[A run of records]
____________

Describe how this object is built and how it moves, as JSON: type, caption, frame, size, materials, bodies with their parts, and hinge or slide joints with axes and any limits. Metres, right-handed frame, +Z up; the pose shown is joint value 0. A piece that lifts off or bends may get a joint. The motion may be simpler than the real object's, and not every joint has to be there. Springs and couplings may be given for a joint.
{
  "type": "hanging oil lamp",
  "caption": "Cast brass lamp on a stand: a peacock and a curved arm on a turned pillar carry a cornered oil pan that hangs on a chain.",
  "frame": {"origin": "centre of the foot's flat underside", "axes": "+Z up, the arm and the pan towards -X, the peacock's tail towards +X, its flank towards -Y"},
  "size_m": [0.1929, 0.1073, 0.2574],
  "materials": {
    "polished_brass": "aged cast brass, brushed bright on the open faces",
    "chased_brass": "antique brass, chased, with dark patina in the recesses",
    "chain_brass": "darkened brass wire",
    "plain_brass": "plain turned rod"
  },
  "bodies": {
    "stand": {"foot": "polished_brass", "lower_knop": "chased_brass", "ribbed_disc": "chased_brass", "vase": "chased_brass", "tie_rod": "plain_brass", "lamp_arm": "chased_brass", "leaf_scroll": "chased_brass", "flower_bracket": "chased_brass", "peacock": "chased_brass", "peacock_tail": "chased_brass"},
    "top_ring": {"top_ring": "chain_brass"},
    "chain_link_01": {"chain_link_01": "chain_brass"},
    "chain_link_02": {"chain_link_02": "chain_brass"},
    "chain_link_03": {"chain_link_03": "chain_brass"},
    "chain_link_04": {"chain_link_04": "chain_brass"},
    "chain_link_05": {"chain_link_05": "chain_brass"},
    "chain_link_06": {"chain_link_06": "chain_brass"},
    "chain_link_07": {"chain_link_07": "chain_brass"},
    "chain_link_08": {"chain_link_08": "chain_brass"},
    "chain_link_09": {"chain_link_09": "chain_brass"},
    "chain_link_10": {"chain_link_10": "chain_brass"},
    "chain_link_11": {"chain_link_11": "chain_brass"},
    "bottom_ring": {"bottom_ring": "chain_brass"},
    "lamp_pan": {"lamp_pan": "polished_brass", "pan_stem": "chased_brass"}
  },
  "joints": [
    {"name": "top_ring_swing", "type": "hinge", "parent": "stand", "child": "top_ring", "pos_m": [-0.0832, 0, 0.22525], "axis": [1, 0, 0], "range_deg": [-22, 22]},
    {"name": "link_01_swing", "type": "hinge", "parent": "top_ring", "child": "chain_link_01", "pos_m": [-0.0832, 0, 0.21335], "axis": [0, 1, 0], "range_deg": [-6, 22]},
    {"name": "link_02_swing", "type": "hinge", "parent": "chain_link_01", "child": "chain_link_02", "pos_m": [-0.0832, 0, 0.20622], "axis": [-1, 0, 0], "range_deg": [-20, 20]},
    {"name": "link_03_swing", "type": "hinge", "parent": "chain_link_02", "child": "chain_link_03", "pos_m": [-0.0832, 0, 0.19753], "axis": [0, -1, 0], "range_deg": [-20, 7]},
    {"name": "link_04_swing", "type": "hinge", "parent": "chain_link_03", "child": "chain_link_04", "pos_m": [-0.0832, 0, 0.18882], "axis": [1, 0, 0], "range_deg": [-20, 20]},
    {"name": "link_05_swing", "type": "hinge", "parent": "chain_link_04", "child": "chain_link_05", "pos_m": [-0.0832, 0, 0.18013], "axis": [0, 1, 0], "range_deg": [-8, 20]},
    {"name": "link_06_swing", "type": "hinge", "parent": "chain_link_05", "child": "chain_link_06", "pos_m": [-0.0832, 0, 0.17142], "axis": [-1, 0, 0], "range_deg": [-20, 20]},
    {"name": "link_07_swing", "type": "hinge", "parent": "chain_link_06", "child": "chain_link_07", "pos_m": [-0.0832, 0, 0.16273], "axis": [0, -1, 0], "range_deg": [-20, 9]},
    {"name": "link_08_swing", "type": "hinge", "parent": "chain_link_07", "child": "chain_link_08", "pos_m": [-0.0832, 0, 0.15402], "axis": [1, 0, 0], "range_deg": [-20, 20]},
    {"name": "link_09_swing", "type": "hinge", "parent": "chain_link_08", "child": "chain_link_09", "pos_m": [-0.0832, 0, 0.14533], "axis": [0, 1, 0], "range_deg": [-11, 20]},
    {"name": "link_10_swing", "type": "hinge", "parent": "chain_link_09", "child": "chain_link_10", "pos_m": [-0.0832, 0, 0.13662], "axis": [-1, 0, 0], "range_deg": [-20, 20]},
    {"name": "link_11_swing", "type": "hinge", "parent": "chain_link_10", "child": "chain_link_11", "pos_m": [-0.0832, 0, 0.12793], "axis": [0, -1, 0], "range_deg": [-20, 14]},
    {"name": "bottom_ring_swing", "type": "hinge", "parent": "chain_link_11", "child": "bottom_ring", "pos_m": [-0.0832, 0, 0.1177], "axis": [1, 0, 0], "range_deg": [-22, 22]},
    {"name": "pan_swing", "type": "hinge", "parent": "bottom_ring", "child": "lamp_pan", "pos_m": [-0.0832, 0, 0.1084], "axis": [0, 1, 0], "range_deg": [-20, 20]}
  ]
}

____________

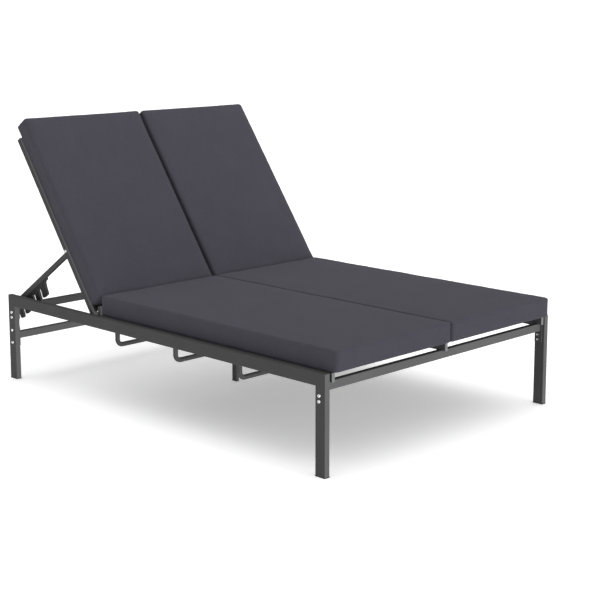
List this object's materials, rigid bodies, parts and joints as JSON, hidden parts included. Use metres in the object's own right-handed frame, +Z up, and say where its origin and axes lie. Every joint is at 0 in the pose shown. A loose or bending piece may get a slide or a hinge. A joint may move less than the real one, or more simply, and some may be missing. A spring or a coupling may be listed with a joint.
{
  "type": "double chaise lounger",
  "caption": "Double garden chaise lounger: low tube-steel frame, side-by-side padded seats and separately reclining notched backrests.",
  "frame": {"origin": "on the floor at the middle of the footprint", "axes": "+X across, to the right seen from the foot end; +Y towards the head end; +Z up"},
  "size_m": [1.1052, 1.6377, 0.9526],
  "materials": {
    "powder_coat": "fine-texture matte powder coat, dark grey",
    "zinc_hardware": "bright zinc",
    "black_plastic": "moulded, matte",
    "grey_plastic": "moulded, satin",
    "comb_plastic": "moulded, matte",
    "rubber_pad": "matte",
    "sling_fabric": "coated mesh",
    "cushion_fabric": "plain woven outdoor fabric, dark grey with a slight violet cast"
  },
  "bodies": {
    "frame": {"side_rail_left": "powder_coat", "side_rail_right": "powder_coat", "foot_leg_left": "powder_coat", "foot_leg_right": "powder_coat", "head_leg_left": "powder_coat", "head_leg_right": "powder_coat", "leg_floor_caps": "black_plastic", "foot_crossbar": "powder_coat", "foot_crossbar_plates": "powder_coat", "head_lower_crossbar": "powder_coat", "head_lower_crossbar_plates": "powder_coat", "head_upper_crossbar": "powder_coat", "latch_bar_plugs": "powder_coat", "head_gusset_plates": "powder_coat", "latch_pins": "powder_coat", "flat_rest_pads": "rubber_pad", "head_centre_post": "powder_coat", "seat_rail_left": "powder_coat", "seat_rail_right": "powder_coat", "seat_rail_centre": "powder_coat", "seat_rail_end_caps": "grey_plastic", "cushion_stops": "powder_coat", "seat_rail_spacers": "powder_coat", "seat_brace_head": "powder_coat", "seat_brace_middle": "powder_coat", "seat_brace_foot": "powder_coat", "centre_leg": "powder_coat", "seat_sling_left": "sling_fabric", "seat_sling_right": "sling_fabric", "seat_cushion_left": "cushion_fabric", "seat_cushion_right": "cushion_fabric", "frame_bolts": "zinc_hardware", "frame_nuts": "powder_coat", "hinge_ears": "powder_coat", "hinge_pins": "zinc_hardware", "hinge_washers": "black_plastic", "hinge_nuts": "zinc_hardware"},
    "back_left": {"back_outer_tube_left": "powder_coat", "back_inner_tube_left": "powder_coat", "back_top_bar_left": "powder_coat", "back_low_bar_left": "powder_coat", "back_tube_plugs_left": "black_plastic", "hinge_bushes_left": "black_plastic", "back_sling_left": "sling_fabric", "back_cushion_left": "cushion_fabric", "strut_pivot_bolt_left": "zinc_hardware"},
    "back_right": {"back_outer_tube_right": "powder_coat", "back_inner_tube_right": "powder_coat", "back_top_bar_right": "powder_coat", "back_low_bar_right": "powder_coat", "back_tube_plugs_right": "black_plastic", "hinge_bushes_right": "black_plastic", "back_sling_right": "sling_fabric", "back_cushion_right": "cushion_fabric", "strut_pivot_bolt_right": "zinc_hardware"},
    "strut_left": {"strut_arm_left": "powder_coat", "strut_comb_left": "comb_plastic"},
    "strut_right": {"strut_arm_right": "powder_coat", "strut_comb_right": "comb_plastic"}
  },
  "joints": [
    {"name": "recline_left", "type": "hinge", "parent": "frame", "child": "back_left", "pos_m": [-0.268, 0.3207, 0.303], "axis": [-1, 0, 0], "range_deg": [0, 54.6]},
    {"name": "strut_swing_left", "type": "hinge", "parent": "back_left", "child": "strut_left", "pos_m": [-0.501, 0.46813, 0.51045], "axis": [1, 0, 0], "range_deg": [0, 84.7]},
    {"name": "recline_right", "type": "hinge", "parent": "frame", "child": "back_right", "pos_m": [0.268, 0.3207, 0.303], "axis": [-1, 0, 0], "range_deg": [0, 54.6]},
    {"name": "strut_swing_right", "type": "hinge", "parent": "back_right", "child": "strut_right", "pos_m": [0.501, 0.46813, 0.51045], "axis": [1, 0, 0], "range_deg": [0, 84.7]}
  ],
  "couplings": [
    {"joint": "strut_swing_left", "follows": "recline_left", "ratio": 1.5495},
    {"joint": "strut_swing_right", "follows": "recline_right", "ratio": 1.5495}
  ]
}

____________

Count how many lines of the material hold the string "that". Give the number and nothing more.

2